TASK DIRECTIONS: Restate each of the lines given below, word for word.

DATA LINES:

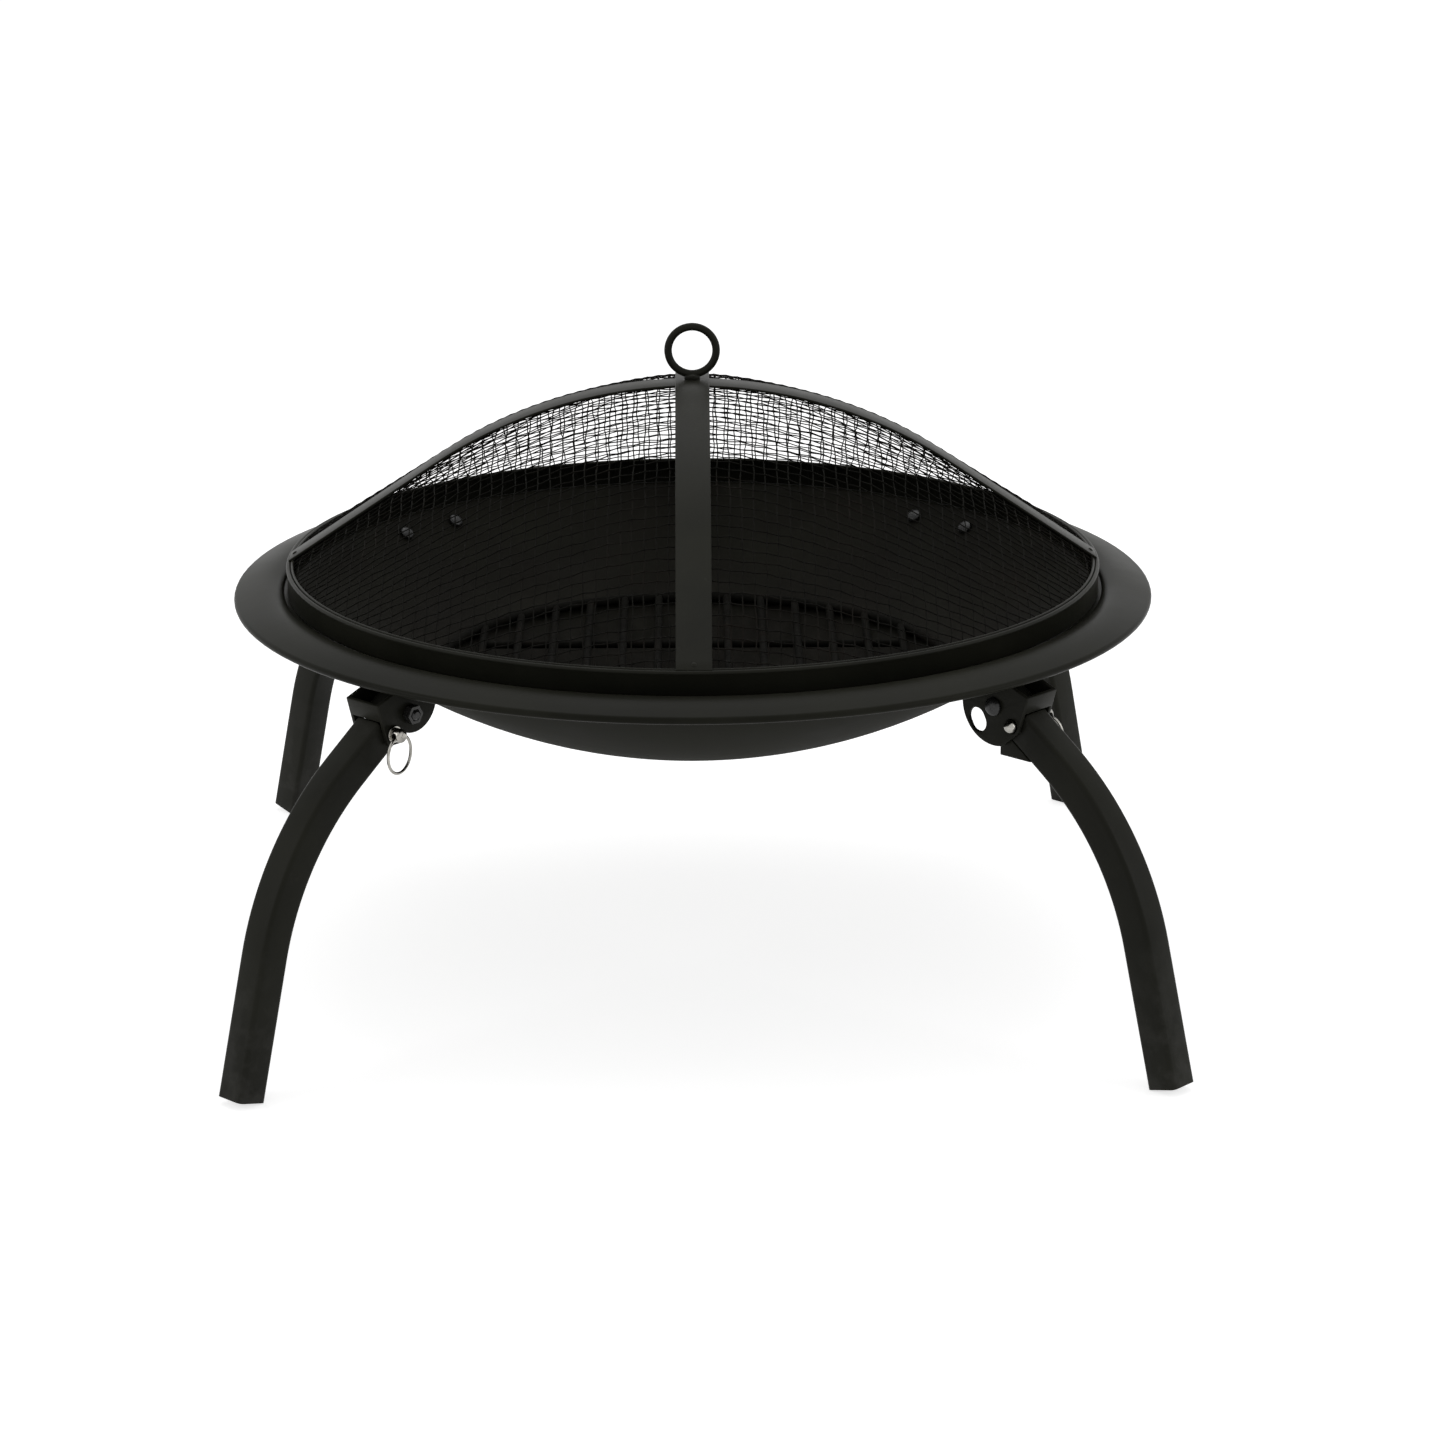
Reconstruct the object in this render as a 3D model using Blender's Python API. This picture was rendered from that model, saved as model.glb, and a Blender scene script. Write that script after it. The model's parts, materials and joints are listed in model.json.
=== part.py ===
"""Folding fire pit: a dished steel bowl on four fold-in legs, under a lift-off wire mesh lid.

Metres, +Z up. The origin is on the floor under the middle of the bowl.
Each leg corner is modelled in its own frame, +X out from the middle, +Y to its left, +Z up.
"""

import math

import bmesh
import bpy
from mathutils import Matrix, Vector

# Overall
RIM_DIAMETER = 0.560
GROUND_CLEARANCE = 0.134
GAP = 0.0003
RUNNING_CLEARANCE = 0.0003
SEGMENTS = 44
SMALL_SEGMENTS = 12

# Bowl
BOWL_SHEET = 0.0012
BOWL_DEPTH = 0.097
BOWL_STEPS = 7
LEDGE_WIDTH = 0.006
FLANGE_WIDTH = 0.0295
STEP_HEIGHT = 0.0040
STEP_FILLET = 0.0010
CREST_RADIUS = 0.0022
FLANGE_DROP = 0.0050
FLANGE_PLACES = (0.4, 0.75)
FLANGE_CURVE = 1.5
HEM_RADIUS = 0.0018
HEM_START = 72.0
HEM_END = -120.0

# Leg corners
CORNERS = ("front_left", "front_right", "rear_right", "rear_left")
FIRST_CORNER_ANGLE = -43.5
PIVOT_INSET = 0.029
PIVOT_DROP = 0.024

# Bracket
BRACKET_PLATE = 0.0025
BRACKET_SIDE_CLEARANCE = 0.0010
BRACKET_RADIUS = 0.0238
SHORT_PLATE_RADIUS = 0.0115
SHORT_PLATE_FALL = 1.6
PIN_LAND = 0.0068
BRACKET_LOW_ANGLE = 32.0
BRACKET_ARC_END = -75.0
BRACKET_OUT = 0.0245
BRACKET_TOP = 0.0095
BRACKET_EDGE_LEAN = 16.0
BRACKET_STEPS = 6
WEB_HEIGHT = 0.0110
EAR_REACH = 0.0165
EAR_INSET = 0.045
BRACKET_BOLT_SPACING = 0.0434

# Leg
TUBE = 0.020
TUBE_WALL = 0.0015
TUBE_CORNER = 0.0030
LEG_END = 0.011
LEG_SLOPE = 36.0
LEG_LEAN = 14.5
LEG_BEND_RADIUS = 0.170
LEG_BEND_STEPS = 5
FOOT_REACH = 0.1257
FOOT_PLUG_HEIGHT = 0.012
HEEL_OUT = 0.0024
HEEL_DROP = 0.0295
HEEL_THICKNESS = 0.0025
PIN_TRACK_ANGLE = 60.0

# Fasteners and pins
PIVOT_BOLT = 0.006
PIVOT_HEAD = 0.011
PIVOT_HEAD_HEIGHT = 0.0032
PIVOT_NUT = 0.010
PIVOT_NUT_HEIGHT = 0.0048
BOLT = 0.005
BOLT_HEAD = 0.0095
BOLT_HEAD_HEIGHT = 0.0026
BOLT_NUT = 0.008
BOLT_NUT_HEIGHT = 0.0040
THREAD_END = 0.0012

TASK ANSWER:
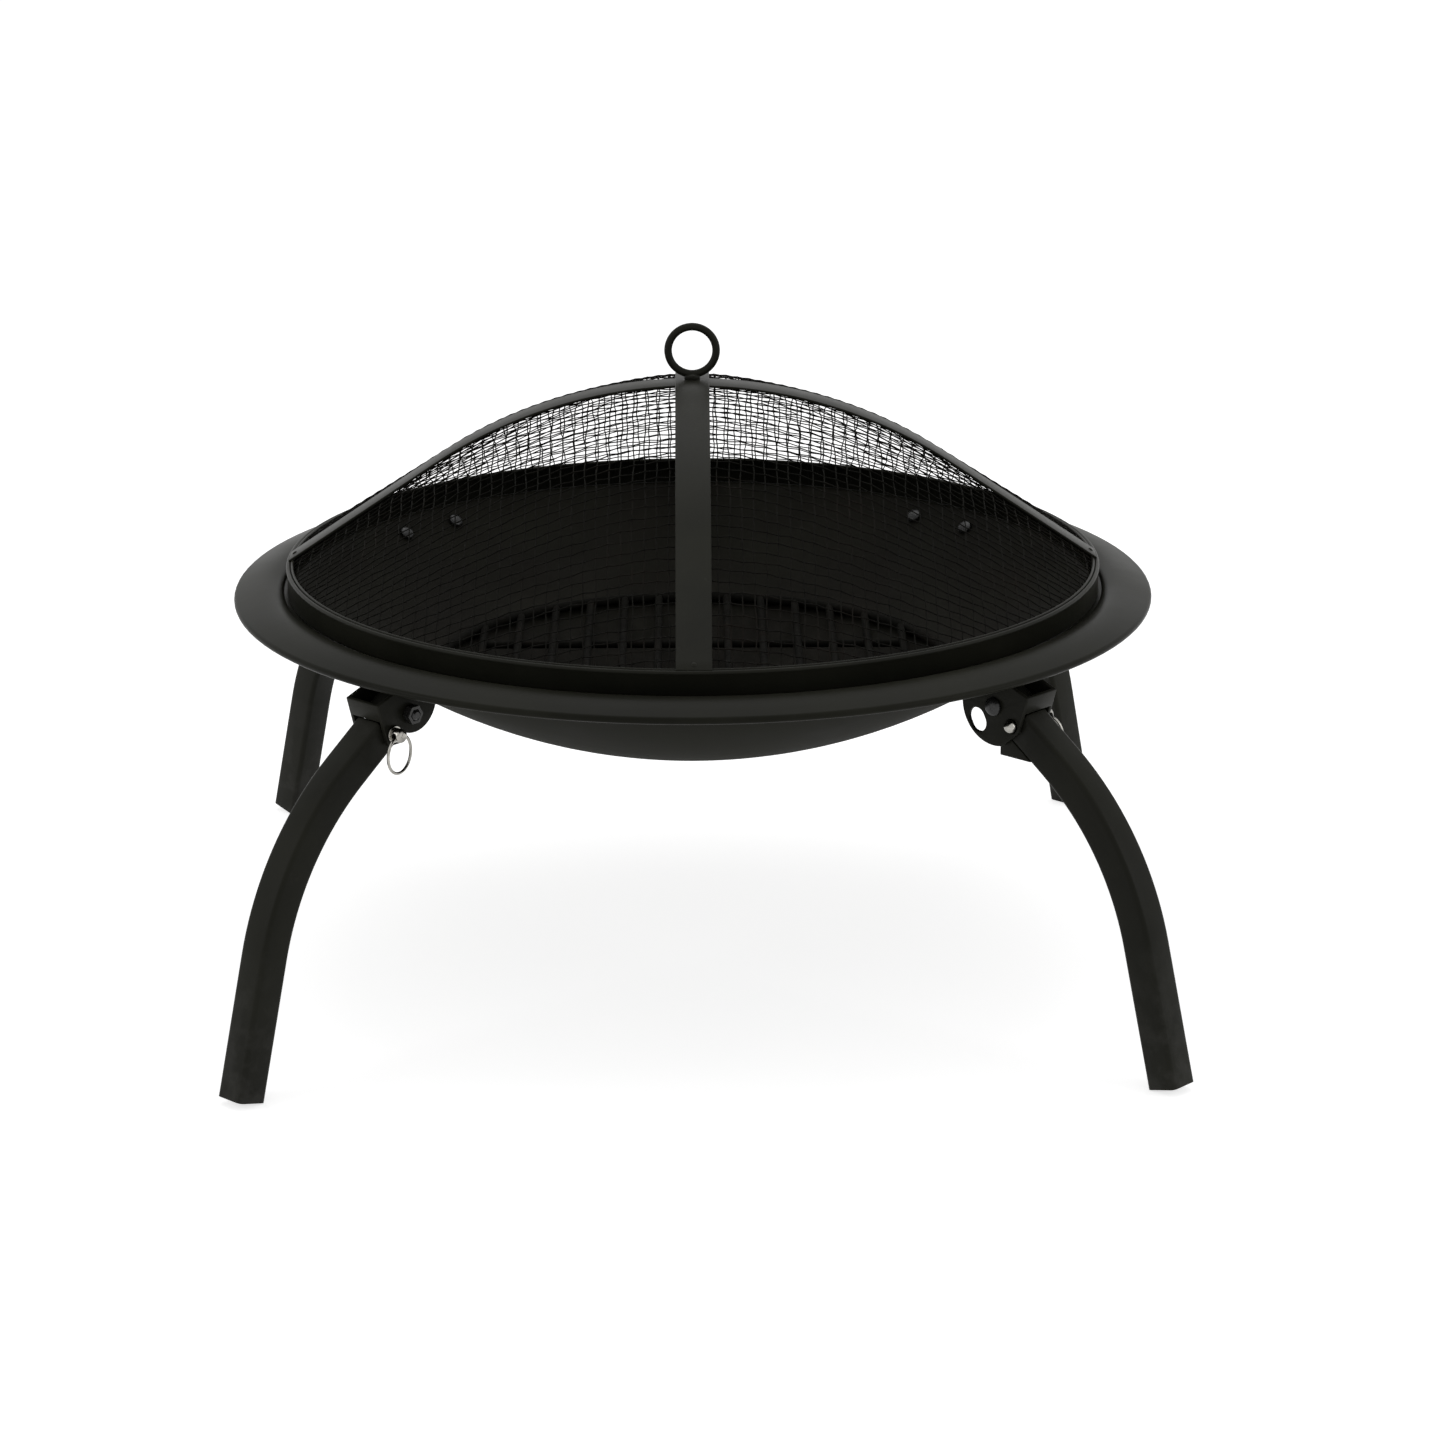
Reconstruct the object in this render as a 3D model using Blender's Python API. This picture was rendered from that model, saved as model.glb, and a Blender scene script. Write that script after it. The model's parts, materials and joints are listed in model.json.
=== part.py ===
"""Folding fire pit: a dished steel bowl on four fold-in legs, under a lift-off wire mesh lid.

Metres, +Z up. The origin is on the floor under the middle of the bowl.
Each leg corner is modelled in its own frame, +X out from the middle, +Y to its left, +Z up.
"""

import math

import bmesh
import bpy
from mathutils import Matrix, Vector

# Overall
RIM_DIAMETER = 0.560
GROUND_CLEARANCE = 0.134
GAP = 0.0003
RUNNING_CLEARANCE = 0.0003
SEGMENTS = 44
SMALL_SEGMENTS = 12

# Bowl
BOWL_SHEET = 0.0012
BOWL_DEPTH = 0.097
BOWL_STEPS = 7
LEDGE_WIDTH = 0.006
FLANGE_WIDTH = 0.0295
STEP_HEIGHT = 0.0040
STEP_FILLET = 0.0010
CREST_RADIUS = 0.0022
FLANGE_DROP = 0.0050
FLANGE_PLACES = (0.4, 0.75)
FLANGE_CURVE = 1.5
HEM_RADIUS = 0.0018
HEM_START = 72.0
HEM_END = -120.0

# Leg corners
CORNERS = ("front_left", "front_right", "rear_right", "rear_left")
FIRST_CORNER_ANGLE = -43.5
PIVOT_INSET = 0.029
PIVOT_DROP = 0.024

# Bracket
BRACKET_PLATE = 0.0025
BRACKET_SIDE_CLEARANCE = 0.0010
BRACKET_RADIUS = 0.0238
SHORT_PLATE_RADIUS = 0.0115
SHORT_PLATE_FALL = 1.6
PIN_LAND = 0.0068
BRACKET_LOW_ANGLE = 32.0
BRACKET_ARC_END = -75.0
BRACKET_OUT = 0.0245
BRACKET_TOP = 0.0095
BRACKET_EDGE_LEAN = 16.0
BRACKET_STEPS = 6
WEB_HEIGHT = 0.0110
EAR_REACH = 0.0165
EAR_INSET = 0.045
BRACKET_BOLT_SPACING = 0.0434

# Leg
TUBE = 0.020
TUBE_WALL = 0.0015
TUBE_CORNER = 0.0030
LEG_END = 0.011
LEG_SLOPE = 36.0
LEG_LEAN = 14.5
LEG_BEND_RADIUS = 0.170
LEG_BEND_STEPS = 5
FOOT_REACH = 0.1257
FOOT_PLUG_HEIGHT = 0.012
HEEL_OUT = 0.0024
HEEL_DROP = 0.0295
HEEL_THICKNESS = 0.0025
PIN_TRACK_ANGLE = 60.0

# Fasteners and pins
PIVOT_BOLT = 0.006
PIVOT_HEAD = 0.011
PIVOT_HEAD_HEIGHT = 0.0032
PIVOT_NUT = 0.010
PIVOT_NUT_HEIGHT = 0.0048
BOLT = 0.005
BOLT_HEAD = 0.0095
BOLT_HEAD_HEIGHT = 0.0026
BOLT_NUT = 0.008
BOLT_NUT_HEIGHT = 0.0040
THREAD_END = 0.0012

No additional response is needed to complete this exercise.